A time ago I argued that the term „island“and „kitchen-island“are similar in the general idea of „something being surrounded by something else“. The same general idea is hidden in the terms “language island”, “political island” or “economical island”.

I had to mention this to be able to continue with the next idea. In this paper neuroeconomics it is written that many subjects have problems solving the problem of four cards, where the cards show sign “X”, “Y”, “1” and “2”, and being asked which cards will have to be turned over to test the rule: ”If there is “X” on one side there is “1“on the other side.” Funny, some cannot make this out, but if this is given as a task of two schools and two counties, then basically everybody understands that it is necessary to check the child address.
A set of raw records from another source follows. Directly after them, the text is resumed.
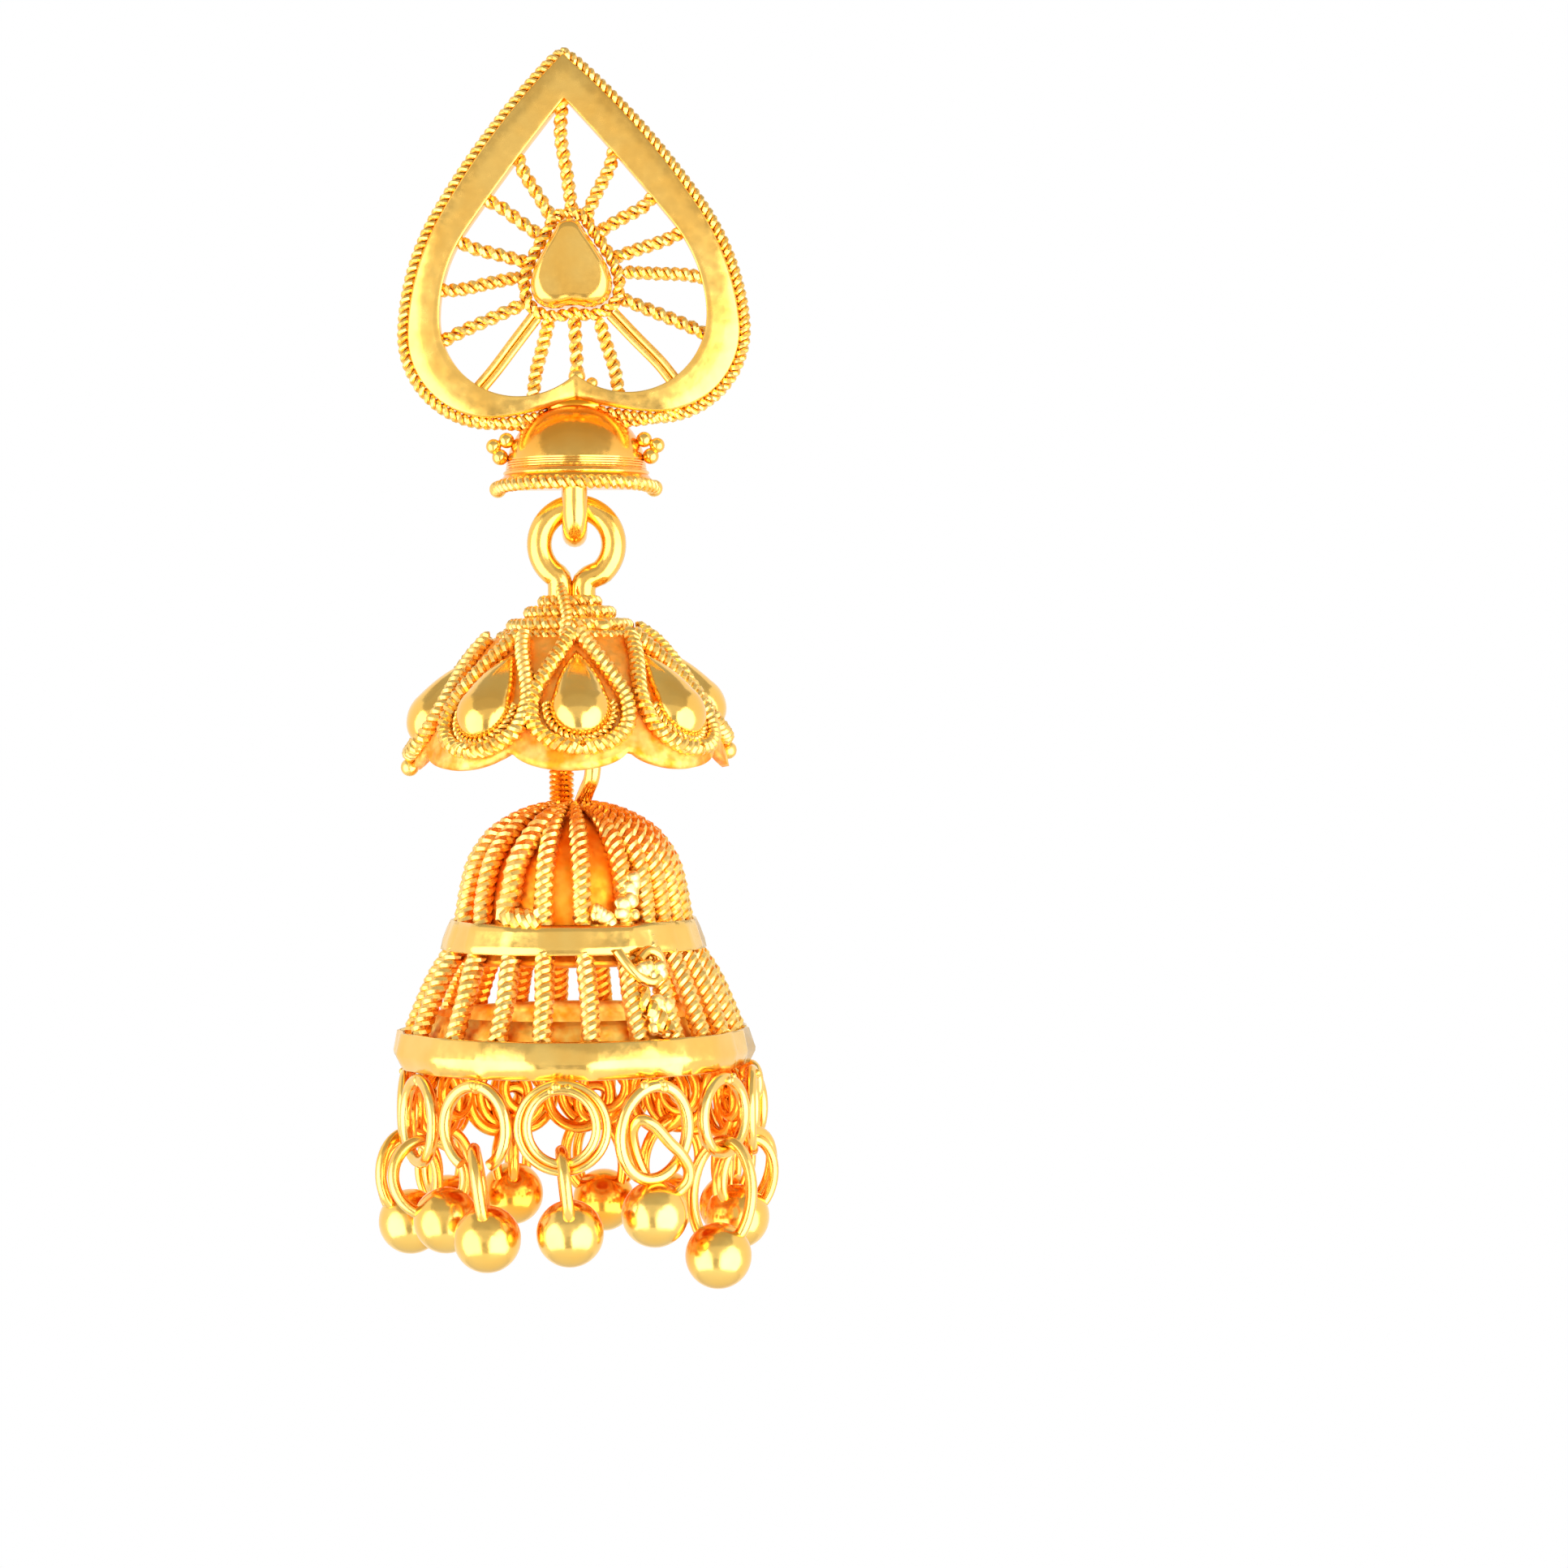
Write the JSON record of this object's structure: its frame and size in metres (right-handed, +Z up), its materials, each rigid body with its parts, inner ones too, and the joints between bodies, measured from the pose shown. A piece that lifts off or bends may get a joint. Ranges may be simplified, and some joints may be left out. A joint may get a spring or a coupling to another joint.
{
  "type": "jhumka earring",
  "caption": "Gold-toned jhumka earring: leaf-shaped filigree stud with an ear post, a scalloped umbrella hung from its loop, and a wire-ribbed bell fringed with ball drops.",
  "frame": {"origin": "centre of the ear post where it leaves the back of the stud's centre drop, on the plane that lies against the ear lobe", "axes": "+Z up along the hanging line, -Y the front of the earring, +Y into the ear, +X to the viewer's right"},
  "size_m": [0.0198, 0.0218, 0.0554],
  "materials": {
    "polished_gold": "gold-plated brass, mirror polished",
    "plain_wire": "gold-plated round wire, polished",
    "twisted_wire": "gold-plated twisted wire, two strands, soldered"
  },
  "bodies": {
    "stud": {"leaf_frame": "polished_gold", "leaf_rope_edge": "twisted_wire", "filigree_spokes": "twisted_wire", "centre_drop": "polished_gold", "ear_post": "plain_wire", "base_cup": "polished_gold", "cup_rim": "twisted_wire", "granules_left": "polished_gold", "granules_right": "polished_gold", "stud_loop": "plain_wire"},
    "umbrella": {"umbrella_eye": "plain_wire", "crown": "twisted_wire", "umbrella_skirt": "polished_gold", "inner_loop": "plain_wire", "petal_drop_1": "polished_gold", "petal_drop_2": "polished_gold", "petal_drop_3": "polished_gold", "petal_drop_4": "polished_gold", "petal_drop_5": "polished_gold", "petal_drop_6": "polished_gold", "petal_drop_7": "polished_gold", "petal_drop_8": "polished_gold"},
    "bell": {"ball_drop_01": "polished_gold", "ball_drop_02": "polished_gold", "ball_drop_03": "polished_gold", "ball_drop_04": "polished_gold", "ball_drop_05": "polished_gold", "ball_drop_06": "polished_gold", "ball_drop_07": "polished_gold", "ball_drop_08": "polished_gold", "ball_drop_09": "polished_gold", "ball_drop_10": "polished_gold", "ball_drop_11": "polished_gold", "ball_drop_12": "polished_gold", "bell_dome": "polished_gold", "bell_eye": "plain_wire", "hoop_01": "plain_wire", "hoop_02": "plain_wire", "hoop_03": "plain_wire", "hoop_04": "plain_wire", "hoop_05": "plain_wire", "hoop_06": "plain_wire", "hoop_07": "plain_wire", "hoop_08": "plain_wire", "hoop_09": "plain_wire", "hoop_10": "plain_wire", "hoop_11": "plain_wire", "hoop_12": "plain_wire", "lower_band": "polished_gold", "rib_cage": "twisted_wire", "upper_band": "polished_gold"}
  },
  "joints": [
    {"name": "drop_swing", "type": "hinge", "parent": "stud", "child": "umbrella", "pos_m": [0, -0.0019, -0.01192], "axis": [0, 1, 0], "range_deg": [-55, 55]},
    {"name": "bell_swing", "type": "hinge", "parent": "umbrella", "child": "bell", "pos_m": [0, -0.0019, -0.02144], "axis": [0.866, 0.5, 0], "range_deg": [-32, 32]}
  ]
}
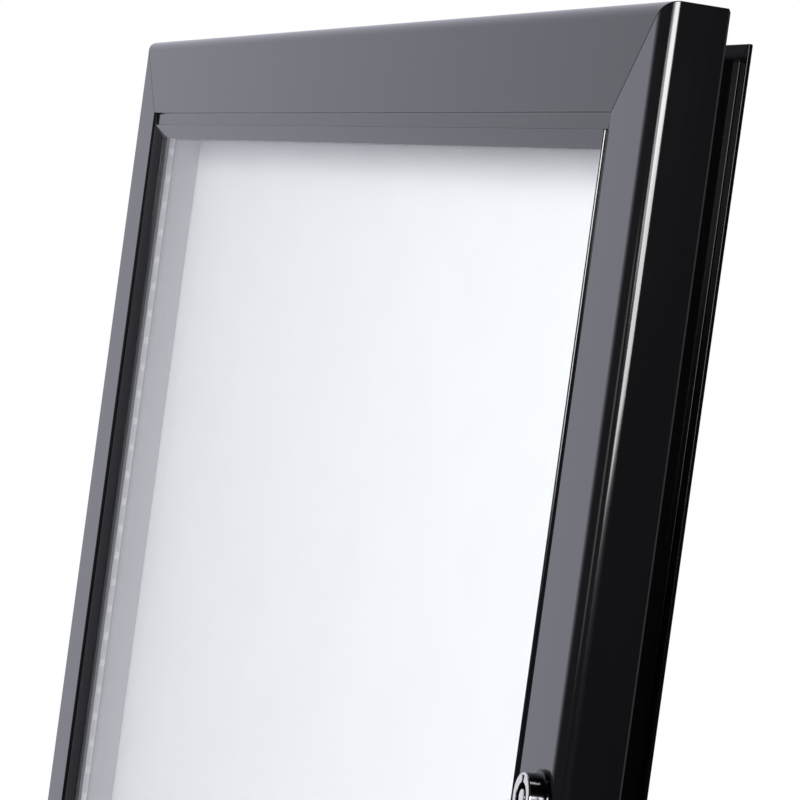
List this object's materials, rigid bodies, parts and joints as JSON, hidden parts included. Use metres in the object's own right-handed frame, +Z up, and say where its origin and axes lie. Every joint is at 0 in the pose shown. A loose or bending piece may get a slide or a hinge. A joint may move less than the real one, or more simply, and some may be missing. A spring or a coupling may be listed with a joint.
{
  "type": "menu display stand",
  "caption": "Lit, lockable, glazed menu case with a side-hung door, leaning back on a tilting head, a round post and a flat base plate.",
  "frame": {"origin": "on the floor under the middle of the base plate", "axes": "+Z up, +X to the right as seen from the front, the glazed face looks towards -Y"},
  "size_m": [0.93, 0.5, 1.5168],
  "materials": {
    "black_aluminium": "satin black anodised",
    "black_steel": "satin black powder coat",
    "zinc_plated": "zinc plated",
    "polished_chrome": "polished",
    "black_rubber": "matt",
    "black_plastic": "matt",
    "white_plastic": "matt",
    "white_panel": "smooth white coated",
    "lamp": "clear dome over a white lamp",
    "clear_glass": "clear"
  },
  "bodies": {
    "stand": {"base_plate": "black_steel", "base_pads": "black_rubber", "post_flange": "black_steel", "flange_bolts": "zinc_plated", "post_tube": "black_steel", "post_grommets": "black_rubber", "post_head": "black_steel", "head_screws": "zinc_plated", "tilt_bolt": "zinc_plated", "tilt_nut": "zinc_plated", "tilt_spacer": "zinc_plated", "clamp_bolt": "zinc_plated", "clamp_nut": "zinc_plated"},
    "case": {"tilt_bracket": "black_steel", "bracket_bolts": "zinc_plated", "back_rails": "black_steel", "rail_screws": "zinc_plated", "back_frame_top": "black_aluminium", "back_frame_bottom": "black_aluminium", "back_frame_left": "black_aluminium", "back_frame_right": "black_aluminium", "back_corner_cleats": "zinc_plated", "back_cleat_screws": "zinc_plated", "rear_sheet": "black_aluminium", "rear_sheet_screws": "zinc_plated", "display_panel": "white_panel", "white_liners": "white_panel", "led_strips": "white_plastic", "led_lamps": "lamp", "led_leads": "white_plastic", "cable_gland": "black_plastic", "door_seal": "black_rubber", "lock_strike": "zinc_plated", "strike_screws": "zinc_plated", "hinge_case_leaves": "zinc_plated", "hinge_case_screws": "zinc_plated", "hinge_pins": "zinc_plated"},
    "door": {"door_frame_top": "black_aluminium", "door_frame_bottom": "black_aluminium", "door_frame_left": "black_aluminium", "door_frame_right": "black_aluminium", "door_corner_cleats": "zinc_plated", "door_cleat_screws": "zinc_plated", "glazing": "clear_glass", "glazing_retainers": "black_plastic", "hinge_door_leaves": "zinc_plated", "hinge_door_screws": "zinc_plated", "lock_housing": "polished_chrome", "lock_nut": "zinc_plated"},
    "lock_cylinder": {"lock_plug": "polished_chrome", "lock_cam": "zinc_plated", "cam_nut": "zinc_plated"}
  },
  "joints": [
    {"name": "case_tilt", "type": "hinge", "parent": "stand", "child": "case", "pos_m": [0, 0.05, 1.165], "axis": [-1, 0, 0], "range_deg": [-8, 22]},
    {"name": "door_hinge", "type": "hinge", "parent": "case", "child": "door", "pos_m": [-0.4592, -0.01694, 1.17441], "axis": [0, -0.1392, -0.9903], "range_deg": [0, 110]},
    {"name": "lock_turn", "type": "hinge", "parent": "door", "child": "lock_cylinder", "pos_m": [0.45, -0.04624, 1.19872], "axis": [0, 0.9903, -0.1392], "range_deg": [0, 90]}
  ]
}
This is commented as that they can understand the problem better when set into “cheating-defecting” frame; meaning that people feel that somebody who is in one county and going to the other county school is cheating.

Well, this might be correct but I suggest that this assumption of “cheating-defecting” frame is wrong. I think that it is not the “cheating-defecting” frame that makes people to understand the problem easier and give fast and proper solution but the fact that it is concrete case from lived reality, whereas the “X”, “Y”, “1” and “2” system is highly generalized and many people cannot compare the concrete situation with the generalized situation, spite the fact they are logically absolutely the same.

And now let’s get back to my argument about “islands”. Most probably we did not realize that island is in fact “something surrounded by something else” but we knew that island is a piece of land surrounded by water. That means we could see only real facts and not the generalized rule; most probably we had not been able to see this for many millennia; now we already understand the “substance” of the word “island” as “something being surrounded by something else” and therefore we can make “new” meanings to the term “island”. “Language island” is a piece of land where certain language is used and people living around speak some other language etc. So the general idea of “something being surrounded by something else” is true. One specific language is surrounded by some other language.

So the problem is not the cheating-defecting frame but the difference between “touchable” facts strictly correlated to reality, lived and experienced reality and “untouchable” highly generalized symbols.

Actually, there is another example from my tutoring experience. Students have mostly problems to understand if their teacher tells them some kind of theory in its highly generalized wording. If, on the other hand, teacher knows that and explains the new stuff based on something real, students usually get that immediately, which again shows that the problem is not cheating-defecting frame but the difference in the ability of grasping highly generalized rules. Mostly people cannot do that, mostly people need something real they can “touch”, then they understand even the most difficult stuff.

In some other words this idea was written by Comenius some 350 years ago, in his work “Didactica Magna”, where he teaches the teachers to proceed from “known and easy” to unknown and difficult”.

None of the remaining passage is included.